Pay less than 4% for a fixed-rate 30-year loan
A community bank up in Massachusetts is offering one of August's best deals on a 30-year fixed-rate mortgage.
The Institution for Savings is charging just 3.99% with no points, around $760 in fees and a 45-day rate lock.
That's just over a quarter of a percentage point less than the national average of 30-year loans — 4.27% with an average 0.26 points, according to our latest survey of major lenders.
Although this loan is only available in two states — New Hampshire and eastern Massachusetts — it offers borrowers everywhere a great blueprint to follow. If you can find a similar deal in your area, you know you've found a winner.

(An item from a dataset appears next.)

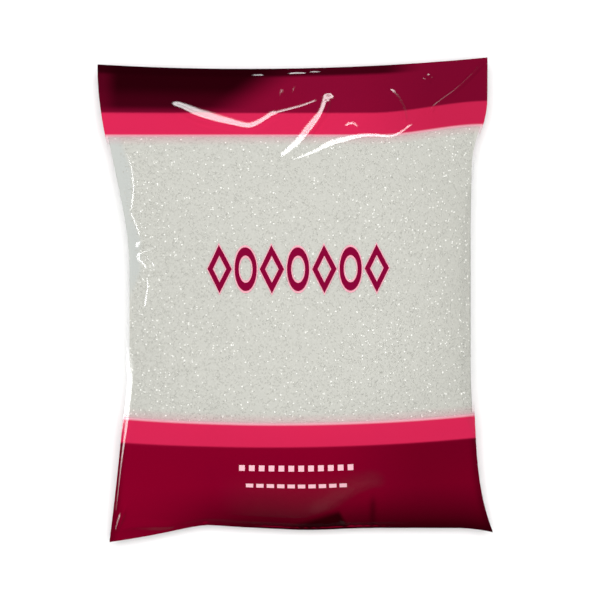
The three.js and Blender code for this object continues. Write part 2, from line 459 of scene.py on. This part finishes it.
def spread(count, crowding):
    """Places from -1 to 1, closer together near both ends."""
    u = np.linspace(-1, 1, count)
    return mix(u, np.sin(math.pi / 2 * u), crowding)


# Camera: straight above the pack, as the photo looks at its front
PIXELS_PER_MM = 2.058
PICTURE = 600
CAMERA_HEIGHT = 1.5
SENSOR = 36.0
AIM_HEIGHT = 0.022
camera_data = bpy.data.cameras.new("camera")
camera_data.sensor_width = SENSOR
camera_data.lens = SENSOR * (CAMERA_HEIGHT - AIM_HEIGHT) / (PICTURE / PIXELS_PER_MM * MM)
camera = bpy.data.objects.new("camera", camera_data)
camera.location = (SHIFT[0] * MM, 0, CAMERA_HEIGHT)
bpy.context.collection.objects.link(camera)
bpy.context.scene.camera = camera


# Materials
class Nodes:
    """A short way to write a node tree."""

    def __init__(self, name):
        self.material = bpy.data.materials.new(name)
        self.material.use_nodes = True
        self.tree = self.material.node_tree
        self.tree.nodes.clear()
        self.output = self.tree.nodes.new("ShaderNodeOutputMaterial")

    def add(self, kind, settings=None, **inputs):
        """A node, its settings, and its inputs: by name, or by number after an underscore."""
        node = self.tree.nodes.new("ShaderNode" + kind)
        for key, value in (settings or {}).items():
            setattr(node, key, value)
        for key, value in inputs.items():
            socket = node.inputs[int(key[1:])] if key[0] == "_" else node.inputs[key.replace("_", " ")]
            if isinstance(value, bpy.types.NodeSocket):
                self.tree.links.new(value, socket)
            else:
                socket.default_value = value
        return node

    def math(self, operation, *values):
        inputs = {f"_{i}": v for i, v in enumerate(values)}
        return self.add("Math", {"operation": operation}, **inputs).outputs[0]

    def vector(self, operation, **inputs):
        return self.add("VectorMath", {"operation": operation}, **inputs).outputs[0]

    def rise(self, value, start, end):
        """0 below the start to 1 above the end, smoothly."""
        settings = {"interpolation_type": "SMOOTHSTEP"}
        return self.add("MapRange", settings, Value=value, From_Min=start, From_Max=end).outputs[0]

    def mix_color(self, factor, a, b, blend="MIX"):
        node = self.add("Mix", {"data_type": "RGBA", "blend_type": blend}, _0=factor, _6=a, _7=b)
        return node.outputs[2]

    def mix_shader(self, factor, a, b):
        return self.add("MixShader", _0=factor, _1=a, _2=b).outputs[0]

    def ramp(self, factor, stops):
        """The colour and the alpha of a colour ramp, from stops in order."""
        node = self.add("ValToRGB", Fac=factor)
        elements = node.color_ramp.elements
        while len(elements) < len(stops):
            elements.new(0.5)
        for element, (place, color) in zip(elements, stops):
            element.position = place
            element.color = color
        return node.outputs[0], node.outputs[1]

    def finish(self, shader):
        self.tree.links.new(shader, self.output.inputs["Surface"])
        return self.material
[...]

You can get started by searching the best mortgage rates from scores of local banks and mortgage brokers in the Bankrate database.
For this loan from Institution for Savings, your monthly principal and interest payment would be $477 for every $100,000 borrowed.

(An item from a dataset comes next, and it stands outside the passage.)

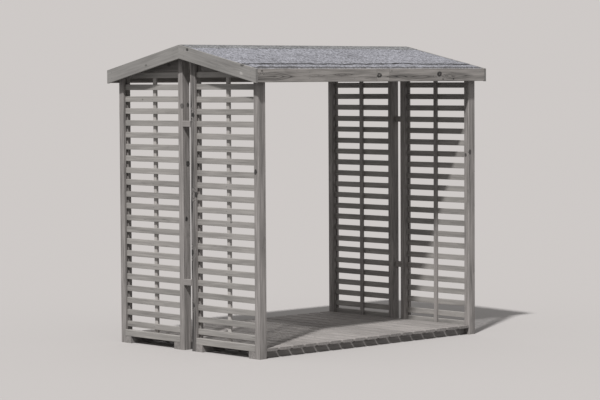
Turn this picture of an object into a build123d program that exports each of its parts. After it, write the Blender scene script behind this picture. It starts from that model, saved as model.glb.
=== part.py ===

You can use our mortgage calculator to determine the monthly payments for the amount you want to borrow with any home loan.
It will also provide a month-by-month amortization schedule that shows how much you've reduced your debt and how much you still owe if you want to pay off the loan.
Institution for Savings is based in Newburyport, Massachusetts, and can trace its heritage back to 1820. It enjoys an A+ rating from the Better Business Bureau.
To qualify for this deal, you must:
- Be applying for a loan of less than $417,000.
- Have a credit score of at least 720.
- Have at least a 20% down payment if you are buying a home.
- Have at least 20% equity in your home if you are refinancing.
Mortgage rates are about a quarter point lower than they were in late summer 2013 and have defied all expectations that they would get more expensive this year. In fact, they've actually gotten a little cheaper since the first of the year.
Home loans were expected to become more expensive because the Federal Reserve is gradually ending its campaign to drive long-term rates, including mortgage rates, to record lows.
In September 2012, the government-controlled bank started buying up $85 billion of debt per month, split between Treasury bills and bonds backed by home loans.
By flooding the mortgage market with money, it pushed the cost of home loans to record lows in an attempt to boost real estate sales and property values battered by the recession.
With the economy on the mend, the Fed began reducing those purchases this year, buying only $75 billion in January, $65 billion in February and March, $55 billion in April, $45 billion in May, $35 billion in June and July and a projected $25 billion in August and September.
According to minutes from the Fed's last policy meeting, it's planning to buy a final $15 billion in October and then bow out of the bond market in November — unless, of course, we're confronted with some new economic catastrophe.
So why are mortgage rates defying all expectations?
The major reason is that the demand for mortgages — and the money behind them — has truly cratered.
Millions of homeowners leapt at cheaper mortgages when interest rates were falling, and now the boom is over.
Refinancings are down about 60% this year, according to the Mortgage Bankers Association.
Home sales are flat as well. The association expects the number of mortgage originations for purchases to actually fall by about 10% this year.
Lenders issued only 226,000 mortgages for one- to four-family dwellings during the first quarter — the fewest since the second quarter of 1997.
The market picked up in the second quarter, rebounding to 267,000 loans, but that was still less than half the number written in April, May and June of 2013.
All of this has made the Fed's withdrawal from the mortgage market more or less irrelevant. The money it's been providing simply isn't needed to fund the relatively few new loans being written.